Dogs Don't Bite When a Growl Will Do: a Book Review
This book combines careful observations of dogs with ancient meditations on life
Posted Dec 17, 2013
This book is a delightful series of mini-meditations on life. While most efforts focus on humans teaching dogs, this book focuses on what humans can learn from our dogs. The authors, Weinstein and Barber, combine careful observations of canine behavior with ancient wisdom. Plato is quoted as saying, “I do not live to play, but I play in order that I may live and return with greater zest to the labors of life.” Then, a chapter follows with examples of dogs who remind their owners to play. For example, the author tells us that he will be working at his desk for awhile when his dog, Blue, stretches, shakes and rubs her nose against his arm. He finally gets the idea and takes her out for a walk. When he returns, he feels refreshed, rejuvenated, and better equipped to work.

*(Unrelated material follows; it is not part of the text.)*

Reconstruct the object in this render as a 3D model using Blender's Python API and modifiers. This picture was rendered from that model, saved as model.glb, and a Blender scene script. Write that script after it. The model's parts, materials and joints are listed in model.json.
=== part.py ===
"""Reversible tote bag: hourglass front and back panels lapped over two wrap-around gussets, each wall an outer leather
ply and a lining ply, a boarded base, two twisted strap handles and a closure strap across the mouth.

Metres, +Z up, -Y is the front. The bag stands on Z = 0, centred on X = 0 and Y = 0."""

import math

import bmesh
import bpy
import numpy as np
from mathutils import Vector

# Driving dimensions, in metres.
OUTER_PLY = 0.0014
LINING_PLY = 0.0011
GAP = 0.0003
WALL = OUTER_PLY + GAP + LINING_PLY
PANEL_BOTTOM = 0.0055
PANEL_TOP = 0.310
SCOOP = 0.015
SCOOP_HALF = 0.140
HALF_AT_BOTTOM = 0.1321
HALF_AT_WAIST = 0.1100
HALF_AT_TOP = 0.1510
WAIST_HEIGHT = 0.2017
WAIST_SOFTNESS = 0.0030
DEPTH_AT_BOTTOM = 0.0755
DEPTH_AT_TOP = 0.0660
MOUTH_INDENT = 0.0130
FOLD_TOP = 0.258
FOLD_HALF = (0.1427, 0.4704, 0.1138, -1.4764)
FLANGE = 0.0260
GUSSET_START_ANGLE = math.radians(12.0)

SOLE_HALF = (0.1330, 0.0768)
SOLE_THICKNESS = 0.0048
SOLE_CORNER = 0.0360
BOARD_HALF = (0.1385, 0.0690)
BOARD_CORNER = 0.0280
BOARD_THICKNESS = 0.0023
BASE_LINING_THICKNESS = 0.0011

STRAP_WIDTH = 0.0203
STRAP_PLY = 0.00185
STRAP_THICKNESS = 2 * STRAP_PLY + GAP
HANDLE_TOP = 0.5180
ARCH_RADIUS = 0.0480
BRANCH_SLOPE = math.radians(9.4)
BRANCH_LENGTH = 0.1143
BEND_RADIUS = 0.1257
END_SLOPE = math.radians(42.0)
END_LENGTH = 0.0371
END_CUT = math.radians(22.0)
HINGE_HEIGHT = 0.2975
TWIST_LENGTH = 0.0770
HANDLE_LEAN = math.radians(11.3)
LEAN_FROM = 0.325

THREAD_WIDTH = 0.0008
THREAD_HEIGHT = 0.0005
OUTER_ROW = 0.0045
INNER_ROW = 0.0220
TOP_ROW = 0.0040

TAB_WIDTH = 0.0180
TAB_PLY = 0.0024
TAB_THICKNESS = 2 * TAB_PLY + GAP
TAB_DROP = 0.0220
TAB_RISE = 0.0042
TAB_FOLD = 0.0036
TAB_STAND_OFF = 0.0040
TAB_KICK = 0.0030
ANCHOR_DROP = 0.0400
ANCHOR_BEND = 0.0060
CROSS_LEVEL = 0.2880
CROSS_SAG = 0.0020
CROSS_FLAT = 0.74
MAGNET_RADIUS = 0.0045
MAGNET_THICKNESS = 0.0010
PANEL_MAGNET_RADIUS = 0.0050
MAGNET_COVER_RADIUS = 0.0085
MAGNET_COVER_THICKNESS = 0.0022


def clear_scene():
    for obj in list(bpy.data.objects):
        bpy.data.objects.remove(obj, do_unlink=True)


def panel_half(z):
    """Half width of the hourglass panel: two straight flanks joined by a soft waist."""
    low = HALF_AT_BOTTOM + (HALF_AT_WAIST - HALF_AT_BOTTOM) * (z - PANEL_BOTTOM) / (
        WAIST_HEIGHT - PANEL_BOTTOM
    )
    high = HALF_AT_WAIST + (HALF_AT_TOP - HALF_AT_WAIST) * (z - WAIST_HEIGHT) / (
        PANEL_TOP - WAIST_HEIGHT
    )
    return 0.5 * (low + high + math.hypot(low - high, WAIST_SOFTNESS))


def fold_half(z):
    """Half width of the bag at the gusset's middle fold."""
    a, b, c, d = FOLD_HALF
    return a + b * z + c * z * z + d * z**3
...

This is a short book with brief chapters. Each chapter is a lesson which I approach like a daily meditation. Because of the format, the book can be read in short intervals, between classes, at the bus stop, or in the morning before your day. Another favorite meditation is titled, “Dogs are Happy with a Simple Life,” and begins with a quote from Gilda Radner. She says, “I think dogs are the most amazing creatures. For me they are the role model for being alive.” Weinstein explains that santosa is an important spiritual principle meaning contentment regardless of outer circumstances. He says his dog only needs three things: companionship, a place to lie down, and food and water. Weinstein continues to say that we humans complicate our lives unnecessarily. We complicate our lives with technology and then we worry about the technology. It breaks, we are late, it is expensive to repair, etc. We are in a vicious cycle or acomputer loop. From our dogs, we learn simplicity.

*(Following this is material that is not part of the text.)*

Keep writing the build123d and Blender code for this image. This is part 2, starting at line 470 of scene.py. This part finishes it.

Lesson 10 is “Dogs Forgive Easily” and begins with a quote from Steinbeck. Steinbeck says, “I’ve seen the look in a dog’s eyes, a quickly vanishing look of amazed contempt, and I am convinced that dogs think humans are nuts.” In this lesson, Weinstein describes a time when his dogs were fighting over food. The humans jumped to intervene but before they even got there, the fight had died down and the dogs were playing. He compares this to himself and how he held a grudge against a colleague for many years. What he learned from his dog was to quickly forgive and spread peace as recommended by a Zen master. The Zen master, Thich Nhat Hanh, says, “find peace and then share it with another person.”

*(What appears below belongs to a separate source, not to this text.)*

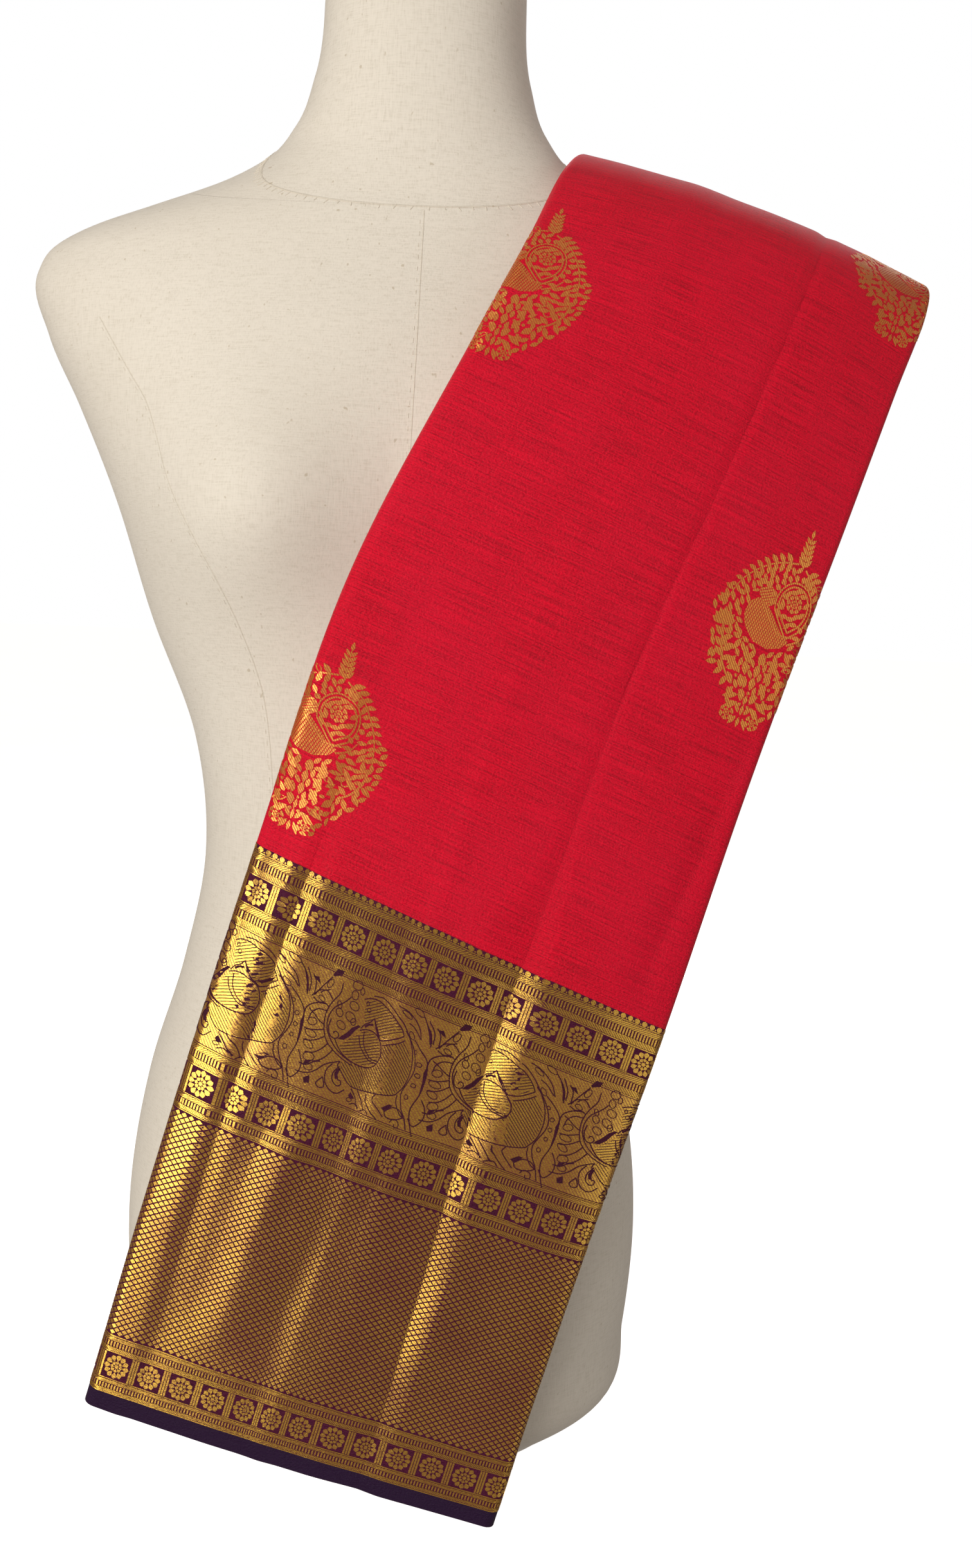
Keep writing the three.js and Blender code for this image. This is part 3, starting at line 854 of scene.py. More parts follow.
# The figured band, in millimetres right and up of the bird's eye. This table and the
# three after it were not charted by hand: points were read off an enlarged picture of
# the figure, and another program scaled them and wrote them here. They trace that
# figure, and a generic one of like size should take their place.
# The thin dark lines that part one gold shape from the next:
FIGURE_LINES = [
    [(-3.6, 3.9), (-0.4, 5.5), (3.6, 5.9), (7.5, 5.1), (11.8, 3.4), (16.1, 0.7), (18.9, -2.1),
     (20.5, -4.6)],
    [(0.7, 7), (6.4, 7.9), (12.1, 5.7), (17.1, 2.5), (21.4, -1.8), (25, -6.4), (27.5, -11.4),
     (28.6, -17.1), (28.2, -22.9), (26.8, -27.5), (23.9, -31.8)],
    [(20.5, -4.6), (17.9, -6.8), (14.6, -9.1), (10.5, -10.9)],
    [(21.6, -6.3), (18.9, -8.6), (15.7, -10.7), (12, -12.7)],
    [(3.9, -2.5), (5.9, -5.7), (8.2, -9.1), (10.5, -10.9)],
    [(3.9, -2.5), (2.1, -5), (-0.4, -6.8), (-2, -9.3)],
    [(-2.3, -10.4), (0.7, -8.9), (5, -8.6), (8.9, -10.1), (11.4, -13.4), (12.3, -17.4),
     (11.4, -21.1), (9.1, -24), (5.7, -25.4), (1.4, -25.9), (-3.6, -25.4), (-8.2, -23.6),
     (-11.4, -20.7), (-13.2, -18.2)],
    [(-2.1, -12.9), (-0.4, -17), (2.9, -20), (6.4, -21.7), (10.7, -21.7)],
    [(0.1, -10), (0.9, -15), (3.7, -18.7), (7.3, -20.6), (11.6, -20.6)],
    [(-6.8, -31.4), (-1.4, -36.1), (5, -36.3), (10.7, -35.5), (16.4, -34.4), (21.4, -33),
     (23.9, -31.8)],
    [(-8.2, -27.3), (-8.9, -29.6), (-6.8, -31.4)],
    [(-15, 7), (-15.1, 2.1), (-17.7, -2.9), (-19.3, -7.9), (-19.4, -12.9), (-18.2, -17.9),
     (-15.7, -21.6), (-10.7, -24.7), (-5, -26.6), (-2.3, -27)],
    [(-9.9, 2.5), (-12.3, -0.9), (-16.3, -5.1), (-18, -10), (-17.6, -15.1), (-15, -19.4),
     (-10.7, -23), (-5.7, -25.1), (-2.3, -25.7)],
    [(-20.6, 7.5), (-23.6, 2.5), (-26.1, -1.8), (-28.2, -4.3)],
    [(-16.6, -10.4), (-17, -14.3), (-15.7, -17.5), (-13.4, -18.4), (-11.7, -17.1),
     (-12.1, -15.4), (-13.7, -15.1), (-14.3, -16.4)],
    [(-19.3, -14.3), (-22.1, -13.2), (-25, -11.4), (-27.9, -10)],
    [(-19, -16.4), (-22.1, -17.9), (-25, -18.9), (-27.9, -19.1)],
    [(-17.9, -19.3), (-20.7, -21.8), (-23.9, -23.6), (-27.1, -24.3)],
    [(-15.7, -21.8), (-18.2, -25.4), (-21.4, -28.2), (-25, -29.3)],
    [(-12.9, -23.9), (-15.4, -27.9), (-18.2, -30.7), (-20.7, -32.1)],
    [(-18.9, -5.7), (-21.4, -5), (-24.3, -5.7), (-27.1, -4.6)],
    [(-17.9, -2.1), (-20, 0), (-22.1, 0.7), (-24.3, -1.4)],
    [(-27.1, -38.9), (-22.1, -38.2), (-18.2, -35.4), (-15, -31.4), (-10.7, -28.6), (-8.2, -27.3)],
    [(-26.4, -35), (-22.9, -34.6), (-20, -32.1), (-17.1, -30.7)],
    [(-11.4, -29.6), (-13.6, -33.6), (-12.9, -38.6), (-9.6, -41.8), (-6.1, -41.8), (-3.2, -38.9)],
    [(-7.9, -29.6), (-10.1, -33.2), (-9.9, -36.8), (-7.5, -38.6), (-5.6, -37.7), (-5.9, -35.9),
     (-7.5, -35.9)],
    [(-14.3, -37.1), (-16.6, -40.7), (-15, -42.3), (-12.7, -41.1), (-14.3, -37.1)],
    [(10, -36.8), (10.6, -40), (13.9, -43.2), (17.9, -46.1)],
    [(15, -35), (13.9, -37.9), (17.1, -41.1), (20.7, -43.9)],
    [(0, -37.3), (3.2, -40), (5.7, -42.9), (7.1, -45)],
    [(3.9, -36.6), (6.4, -38.9), (9.3, -42.1), (10.7, -44.6)],
    [(1.1, -44.6), (4.3, -43.2), (7.5, -44.6)],
    [(8.6, -45.7), (11.4, -43.9), (13.9, -45.7)],
    [(25, -31.4), (25.4, -35), (28.2, -38.9), (31.4, -40.7)],
    [(20.7, -41.1), (24.3, -37.9), (28.6, -37.9), (31.1, -40.7), (26.4, -43.2), (22.1, -43.2),
     (20.7, -41.1)],
    [(25, -45), (26.4, -42.9), (29.6, -43.2), (30.4, -45.7), (28.2, -46.4), (27.7, -45)],
    [(20.7, -1.8), (25, -5.7), (28.2, -10), (30.4, -15), (30.4, -20), (28.2, -25.7), (26.8, -30),
     (28.2, -35), (31.4, -40), (33.6, -45.7)],
    [(26.4, -4.3), (31.4, -7.9), (34.6, -11.4), (35.7, -16.4), (35.7, -22.9), (34.9, -28.6),
     (33, -35), (33.9, -40.7), (37.1, -47.9)],
    [(21.4, 2.1), (25, 0.7), (29.3, -2.9)],
    [(15, 7.9), (19.3, 7), (24.3, 4.3), (27.9, 0.7), (29.9, -3.2)],
    [(27.9, 7.7), (31.4, 4.3), (33.7, 0), (34.4, -4.6)],
    [(31.4, 7), (34.6, 2.1), (35.1, -2.9)],
    [(35, 5), (37.3, 2.1), (37.7, -3.6)],
    [(37.9, -3.6), (39.6, -0.7), (42.9, 0.7), (45, 1.8)],
    [(35.1, -14.3), (35.7, -10), (38.6, -7.1), (41.8, -5.7), (45, -5.1)],
    [(36.6, -29.6), (39.3, -33.6), (39.6, -37.9), (37.9, -41.4), (35.7, -43), (33, -40)],
    [(45.4, -7.9), (41.4, -8.6), (38.6, -11.4), (37.9, -15)],
]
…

This book is not to be missed. The writing is warm and funny. The format is easy to pick up and put down. The content is full of wisdom. But for me, it is the photographs that pull at my heart strings. Each section begins with a photo of an adorable dog, each in a different pose. There is a photo of three darling puppies in a pot, a boy on a step with an arm around one dog and petting another, and Labradors looking up at you with heart-warming expressions. The photographers deserve just as much credit as the authors. This book is worth it for the dog photos alone and anyone who has every tried to photograph their dog knows it isn’t easy. Don’t miss this simple, delightful book, titled, Dogs Don’t Bite When a Growl Will Do. I am going to give it to all my friends. Both those who have dogs and those who don’t even though I agree with Van Gogh when he says, “ If you don’t have a dog—at least one—there is not necessarily anything wrong with you, but there may be something wrong with your life.”